How do we communicate truth?

We sometimes need to convince other people that what we know or understand is true. How do we do that? We need proof.

Direct proof

A direct proof essentially show that there is a link between an assumption and the result. To form this link, we can use previously proven statements and axioms (e.g. DeMorgan's Law). Each assumption about a claim has its own scope. For instance, in the claim that for all elements of x in set D, x with the property 'P' implies x with property 'Q', we assume x is an element of D, whereby no x is a none-D, and P(x) is assumed true, then P(x) implies Q(x).

Axiomatic Method

Before diving straight into proofs, we should look back to the axiomatic method, a method of establishing truths in mathematics invented by Euclid in C. 300 BCE. He began with simple assumptions that are seemingly undeniable from logic, which are called axioms, and proved many propositions from those assumptions. His proofs consisted of a sequence of logical deductions from previous axioms and previously-proved statements, which finally concludes with the proposition in question. Theorems are important propositions proved through this deductive process.

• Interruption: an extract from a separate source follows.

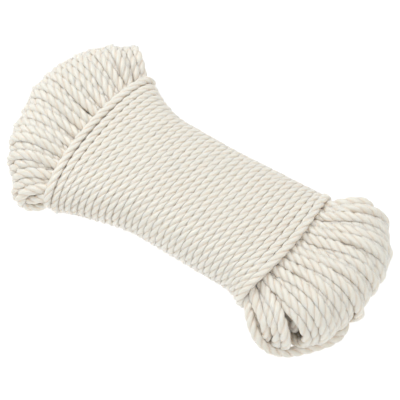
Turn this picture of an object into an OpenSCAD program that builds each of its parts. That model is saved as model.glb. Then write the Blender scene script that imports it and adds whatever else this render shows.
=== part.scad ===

Lets go back to the direct proofs. A direct proof can prove implications, which are in the form "if P, then Q". One way to prove an implication is to first assume P is true, then show Q is somehow linked to this assumption. Finding this link is not trivial. To visualize this, a Venn Diagram can be helpful. For example, to prove P(x) implies Q(x), we can look for results that P(x) implies, and results that imply Q(x). Now, we can visualize the results that P(x) implies as sets that contain P, while the results that imply Q(x) are contained by Q. Now all we need is to find a patch of containment from to Q.

One thing to note is that before a structured proof can be written, one should first do some scratch-work while one figures out the logical links. Just keep in mind to keep the scratch-work separate from the final proof.